Inside Supply Management Magazine
Brexit’s Impact on the Global Supply Chain
By Chris Laws
There are two ways that the United Kingdom’s (U.K.) exit from the European Union (EU) can unfold. A hard Brexit describes a worst-case scenario where the U.K. leaves the EU with no agreement on trade with the mainland. The import/export policies that have governed cross-border commerce might fall by the wayside as inspections and tariffs return.
The lack of details and potentially high financial costs of a hard Brexit have been keeping politicians and businesspeople awake at night. Conversely, a soft Brexit refers to a situation where the U.K. leaves the EU but stays within the customs union, or at least exits with defined trade policies between both parties.

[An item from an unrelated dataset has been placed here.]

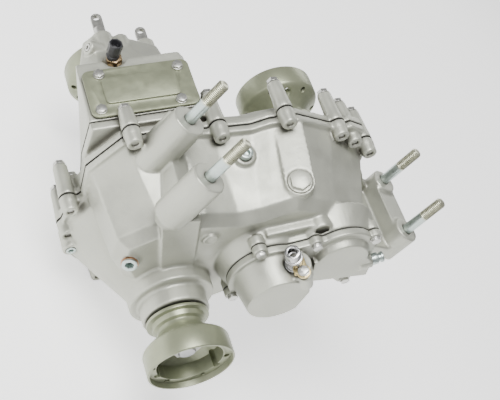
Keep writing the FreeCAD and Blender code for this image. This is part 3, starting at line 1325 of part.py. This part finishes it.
studs = []
for x in STUD_X:
    for y in STUD_Y:
        tag = f"stud_{len(studs)}"
        seat = size("stud_seat")
        studs.append(fuse(tag, [
            cylinder(tag + "_root", "dims.stud_radius - 0.3", 28, (x, y, seat - 28), ALONG_Z),
            cylinder(tag + "_shank", "dims.stud_radius", size("stud_tip") - 2 - seat, (x, y, seat), ALONG_Z),
            cone(tag + "_tip", size("stud_radius"), size("stud_radius") - 1.5, 2,
                 (x, y, size("stud_tip") - 2), ALONG_Z),
        ]))
node("mounting_studs", group("mounting_stud_group", studs))

node("filler_plug", fuse("filler_plug_solid", [
    cylinder("filler_plug_thread", 11, 14, Vector(*FILLER_AT) - FILLER_NORMAL * 16, FILLER_NORMAL),
    cylinder("filler_plug_flange", 13.5, 1.5, Vector(*FILLER_AT) - FILLER_NORMAL * 2, FILLER_NORMAL),
    hexagon("filler_plug_head", 12, 5, Vector(*FILLER_AT) - FILLER_NORMAL * 0.5, FILLER_NORMAL),
]))
node("breather", cut("breather_cut", cylinder("breather_body", 8, 18, Vector(*VENT_AT) - VENT_NORMAL * 8,
                                              VENT_NORMAL), [
    cylinder("breather_socket", 4.5, 8, Vector(*VENT_AT) + VENT_NORMAL * 4, VENT_NORMAL)]))
level_washer = cylinder("level_washer", 9.6, 1.4, LEVEL_FACE, LEVEL_AXIS)
node("level_plug_washer", cut("level_washer_cut", level_washer, [
    cylinder("level_washer_hole", 7, 4, LEVEL_FACE - LEVEL_AXIS, LEVEL_AXIS)]))
node("level_plug", cut("level_plug_cut", fuse("level_plug_solid", [
    cylinder("level_plug_thread", 7, 14, LEVEL_FACE - LEVEL_AXIS * 12.6, LEVEL_AXIS),
    cylinder("level_plug_head", 8.8, 2.4, LEVEL_FACE + LEVEL_AXIS * 1.4, LEVEL_AXIS),
]), [hexagon("level_plug_socket", 5.4, 9, LEVEL_FACE - LEVEL_AXIS * 4, LEVEL_AXIS)]))
node("drain_plug", cut("drain_plug_cut", cylinder("drain_plug_body", 6, 14, (SPLIT + 17, *DRAIN_PORT)), [
    hexagon("drain_plug_socket", 3.6, 8, (SPLIT + 25, *DRAIN_PORT))]))
node("pressure_valve", fuse("pressure_valve_solid", [
    cylinder("valve_stem", 5, 12, Vector(*VALVE_AT) + VALVE_AXIS * 8, VALVE_AXIS),
    cylinder("valve_body", 7, 8, Vector(*VALVE_AT) + VALVE_AXIS * 16, VALVE_AXIS),
    cylinder("valve_neck", 5, 4, Vector(*VALVE_AT) + VALVE_AXIS * 24, VALVE_AXIS),
    cylinder("valve_cap", 6.5, 3, Vector(*VALVE_AT) + VALVE_AXIS * 28, VALVE_AXIS),
]))
switch_face = SWITCH_AT + SWITCH_NORMAL * 20
connector_start = switch_face + SWITCH_NORMAL * 9
node("lock_switch", fuse("lock_switch_solid", [
    cylinder("switch_plunger", 2.5, 8, switch_face - SWITCH_NORMAL * 6.8, SWITCH_NORMAL),
    cylinder("switch_thread", 6, 6, switch_face - SWITCH_NORMAL * 6, SWITCH_NORMAL),
    hexagon("switch_hex", 9.8, 9, switch_face, SWITCH_NORMAL),
]))
node("lock_switch_connector", cut("switch_connector_cut", fuse("switch_connector_solid", [
    cylinder("connector_base", 7.6, 9, connector_start, SWITCH_NORMAL),
    cylinder("connector_shroud", 7, 16, connector_start + SWITCH_NORMAL * 9, SWITCH_NORMAL),
]), [cylinder("connector_mouth", 5.4, 12, connector_start + SWITCH_NORMAL * 17, SWITCH_NORMAL)]))


# ---------------------------------------------------------------- checks and export

doc.recompute()
failed = [item.Name for item in doc.Objects if "Invalid" in item.State or "Error" in item.State]
if failed:
    raise RuntimeError(f"these objects did not compute: {failed}")
for label, item in nodes.items():
    if item.Shape.isNull() or not item.Shape.isValid():
        raise RuntimeError(f"{label} has no valid shape")

os.makedirs("parts", exist_ok=True)
for label, item in nodes.items():
    item.Shape.exportStep(f"parts/{label}.step")
print(len(nodes), "sub-parts written")
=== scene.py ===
"""Looks of a two-speed transfer gearbox: cast casings, plated flanges, threaded studs, a pale studio."""

import json
import math

import bmesh
import bpy
from mathutils import Matrix, Vector


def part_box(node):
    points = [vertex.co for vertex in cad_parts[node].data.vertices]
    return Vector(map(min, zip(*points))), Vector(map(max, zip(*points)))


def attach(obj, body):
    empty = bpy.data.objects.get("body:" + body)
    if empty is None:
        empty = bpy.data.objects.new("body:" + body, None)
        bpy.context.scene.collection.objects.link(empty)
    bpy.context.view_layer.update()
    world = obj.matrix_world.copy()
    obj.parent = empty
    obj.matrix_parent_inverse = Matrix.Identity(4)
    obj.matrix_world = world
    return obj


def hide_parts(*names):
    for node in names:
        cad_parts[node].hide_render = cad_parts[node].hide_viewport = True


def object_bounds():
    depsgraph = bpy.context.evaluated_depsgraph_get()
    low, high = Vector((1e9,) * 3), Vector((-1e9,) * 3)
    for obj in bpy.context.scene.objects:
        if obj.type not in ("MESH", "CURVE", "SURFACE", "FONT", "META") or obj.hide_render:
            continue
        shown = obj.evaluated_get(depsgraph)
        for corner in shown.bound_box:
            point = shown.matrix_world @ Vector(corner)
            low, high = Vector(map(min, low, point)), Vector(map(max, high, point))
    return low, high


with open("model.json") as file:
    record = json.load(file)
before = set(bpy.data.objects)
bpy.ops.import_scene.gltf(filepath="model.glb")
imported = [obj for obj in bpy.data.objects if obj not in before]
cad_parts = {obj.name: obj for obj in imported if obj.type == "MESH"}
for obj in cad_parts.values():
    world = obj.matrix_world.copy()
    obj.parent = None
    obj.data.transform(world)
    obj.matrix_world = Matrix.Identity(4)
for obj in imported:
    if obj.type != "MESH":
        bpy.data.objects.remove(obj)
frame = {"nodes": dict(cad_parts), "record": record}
cad_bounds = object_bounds()

RECORD = frame["record"]
NODES = frame["nodes"]
BODY_OF = {node: body for body, nodes in RECORD["behaviour"]["bodies"].items() for node in nodes}
SLOT_OF = {part["node"]: part["material_slot"] for part in RECORD["subparts"]}
MM = 0.001
AXIS_Z = Vector((0, 0, 1))


# ---------------------------------------------------------------- materials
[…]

Brexit was scheduled to happen on Friday, but the EU has agreed to a delay until May 22 if Parliament votes to supports prime minister Theresa May’s withdrawal agreement. If the vote fails, the EU says it will support a shorter delay, with an April 12 withdrawal date.
Supply management professionals don’t have the luxury of waiting for politicians to put pen to paper on a finalized deal. While much attention is focused on the trading relationship between the U.K. and EU, a hard or soft Brexit — or a “no-deal” scenario — will have repercussions for businesses around the world. Supply managers should be thinking about how to mitigate anticipated risks. These challenges vary based on a business’s location and its trading partners, but broad strokes can be used to paint an informative picture.

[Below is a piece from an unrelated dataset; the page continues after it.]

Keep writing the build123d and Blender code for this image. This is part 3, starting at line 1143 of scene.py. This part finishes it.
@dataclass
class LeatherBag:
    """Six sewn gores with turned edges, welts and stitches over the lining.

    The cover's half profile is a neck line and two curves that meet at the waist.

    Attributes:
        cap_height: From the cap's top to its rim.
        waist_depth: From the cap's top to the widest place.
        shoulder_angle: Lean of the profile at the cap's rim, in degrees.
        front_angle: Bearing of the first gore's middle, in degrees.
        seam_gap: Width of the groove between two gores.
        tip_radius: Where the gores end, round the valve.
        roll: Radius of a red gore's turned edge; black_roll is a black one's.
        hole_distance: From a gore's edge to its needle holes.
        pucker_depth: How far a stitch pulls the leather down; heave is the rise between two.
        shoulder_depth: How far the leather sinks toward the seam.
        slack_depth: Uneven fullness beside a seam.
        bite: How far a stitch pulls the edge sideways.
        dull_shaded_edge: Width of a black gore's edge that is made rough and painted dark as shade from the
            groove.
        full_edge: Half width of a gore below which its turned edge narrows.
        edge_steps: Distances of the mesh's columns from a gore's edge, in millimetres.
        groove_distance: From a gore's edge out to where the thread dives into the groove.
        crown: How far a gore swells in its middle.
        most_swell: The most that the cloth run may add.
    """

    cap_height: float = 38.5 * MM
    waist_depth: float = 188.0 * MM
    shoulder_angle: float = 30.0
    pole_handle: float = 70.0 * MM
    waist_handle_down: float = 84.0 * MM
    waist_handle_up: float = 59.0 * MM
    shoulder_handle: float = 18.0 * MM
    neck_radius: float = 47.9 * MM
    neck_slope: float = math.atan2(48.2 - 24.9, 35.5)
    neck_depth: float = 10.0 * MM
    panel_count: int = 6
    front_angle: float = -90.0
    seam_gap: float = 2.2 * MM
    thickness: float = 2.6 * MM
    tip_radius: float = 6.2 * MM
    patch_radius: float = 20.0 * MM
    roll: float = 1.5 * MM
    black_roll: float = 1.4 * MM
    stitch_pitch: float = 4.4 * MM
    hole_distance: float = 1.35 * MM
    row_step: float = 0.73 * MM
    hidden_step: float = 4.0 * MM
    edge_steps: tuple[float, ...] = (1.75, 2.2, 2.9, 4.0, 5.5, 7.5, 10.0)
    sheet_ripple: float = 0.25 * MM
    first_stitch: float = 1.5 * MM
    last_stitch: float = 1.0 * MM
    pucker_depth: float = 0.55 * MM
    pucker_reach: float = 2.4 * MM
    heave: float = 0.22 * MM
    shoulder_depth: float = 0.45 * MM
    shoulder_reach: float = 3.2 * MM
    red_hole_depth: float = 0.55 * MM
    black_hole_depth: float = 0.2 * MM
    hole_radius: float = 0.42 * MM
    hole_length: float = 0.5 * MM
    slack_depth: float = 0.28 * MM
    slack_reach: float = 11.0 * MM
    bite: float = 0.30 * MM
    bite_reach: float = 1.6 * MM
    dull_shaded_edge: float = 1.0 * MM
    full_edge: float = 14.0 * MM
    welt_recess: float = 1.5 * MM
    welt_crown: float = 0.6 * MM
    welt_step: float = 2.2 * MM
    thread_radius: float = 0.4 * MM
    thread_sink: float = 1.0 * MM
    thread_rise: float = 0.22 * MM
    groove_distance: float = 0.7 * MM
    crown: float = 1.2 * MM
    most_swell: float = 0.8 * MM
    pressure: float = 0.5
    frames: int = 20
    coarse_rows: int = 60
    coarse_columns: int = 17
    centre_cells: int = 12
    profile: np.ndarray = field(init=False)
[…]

The global supply chain is most vulnerable where components and products are exchanged between the U.K. and EU. One of the primary benefits of EU membership is tariff-free trade among member states. With a hard Brexit, U.K. businesses could face increased costs for exporting raw materials and products to the EU. Additionally, they may no longer be party to agreements negotiated between the EU and other nations.
Businesses that source materials or goods from the U.K. should be prepared for increased costs due to tariffs. While it’s unlikely that either the U.K. or the EU would institute high duties early on, any additional cost will have to be absorbed by businesses or passed to customers.

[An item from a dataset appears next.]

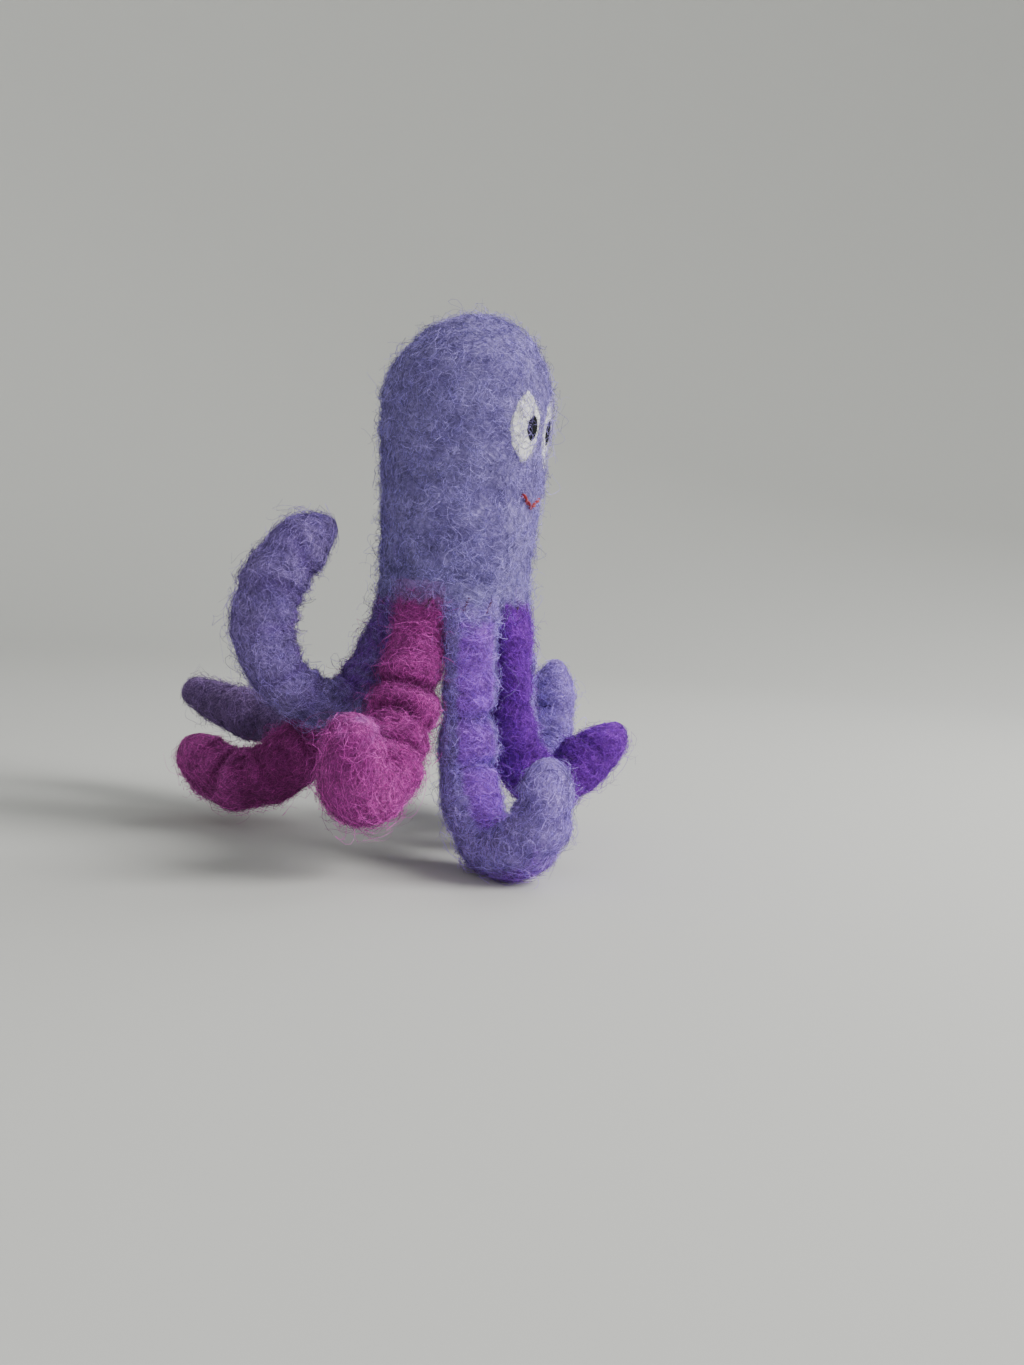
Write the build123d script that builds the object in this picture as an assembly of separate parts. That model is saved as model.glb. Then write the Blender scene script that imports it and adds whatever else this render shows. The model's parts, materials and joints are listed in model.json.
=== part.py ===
from build123d import *
import math
import os

# Felted octopus finger puppet: a hollow head that sits on a finger, with eight curled arms around its
# neck. Millimetres and degrees. The origin is the centre of the finger pocket's mouth, +Z runs up the
# head, the face looks along -Y, and the octopus's own left is +X.

# ---- finger pocket and head ----
POCKET_R = 10.5  # room for an index finger
POCKET_WALL = 44.0  # straight wall, from the mouth to the pocket's domed end
NECK_WALL = 6.7  # felt around the finger at the neck
HEAD_BULGE = 2.4  # how much wider the head is than the neck
CROWN_WALL = 16.5  # felt between the pocket's end and the top of the head
CROWN_HEIGHT = 21.0  # rounded top of the head, above its widest level
RIM_ROUND = 1.5  # rounding of the neck's lower edge

# ---- face ----
EYE_DROP = 6.0  # eye centres below the head's widest level
EYE_AZIMUTH = 17.0  # each eye from the middle of the face
EYE_WIDTH, EYE_HEIGHT = 9.2, 16.0
EYE_THICK = 1.0
PUPIL_AZIMUTH = 12.0
PUPIL_WIDTH, PUPIL_HEIGHT = 3.4, 5.8
PUPIL_THICK = 0.8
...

Depending upon the terms — or lack thereof — that accompany the U.K.’s exit, it’s possible that import/export controls will tighten. Shipping containers could pile up at ports on both sides of the English Channel as customs officials deal with new requirements that don’t presently exist between member states. Such a delay won’t just be frustrating; it will likely exact a real price if agricultural products spoil or delivery deadlines are missed. Many supply management professionals fear that their reliance on just-in-time shipping could be a double-edged sword if even moderate delays occur in the weeks after the U.K. leaves the EU.
It’s important to note that this logjam could put pressure on freight carriers, warehouses and other logistics companies unaccustomed to dealing with strict customs controls. Even companies without direct exposure to Brexit will likely be impacted if their transportation partners are struggling to cope with its aftereffects.
There’s little doubt that some businesses would fail to weather a hard or no-deal Brexit. Rising costs, regulatory uncertainty and delays could be especially damaging for small businesses. Furthermore, currency fluctuations can wreak havoc on exchange rates and might put a severe financial burden on companies in the U.K. Suppliers and customers would be wise to check their partners’ business credit now to identify those most vulnerable.
Finally, it’s likely that many current contracts don’t account for unique situations that could arise due to Brexit. Companies operating under long-term agreements might not have defined how tariffs and delays will be handled. Such challenges put pressure on supplier-customer relationships — especially where new costs are involved. This could result in further delays, strained partnerships and the loss of business.
Brexit poses many questions that might be left unanswered for some time. Such a fundamental change to Europe’s economy is bound to result in unforeseen consequences that propagate around the globe, the severity of which largely depends on political decisions. But with foresight and flexibility in the face of such an unprecedented challenge, businesses can weather the storm.
Chris Laws is head of product development, supply & compliance at Dun & Bradstreet. He is based in Marlow, England.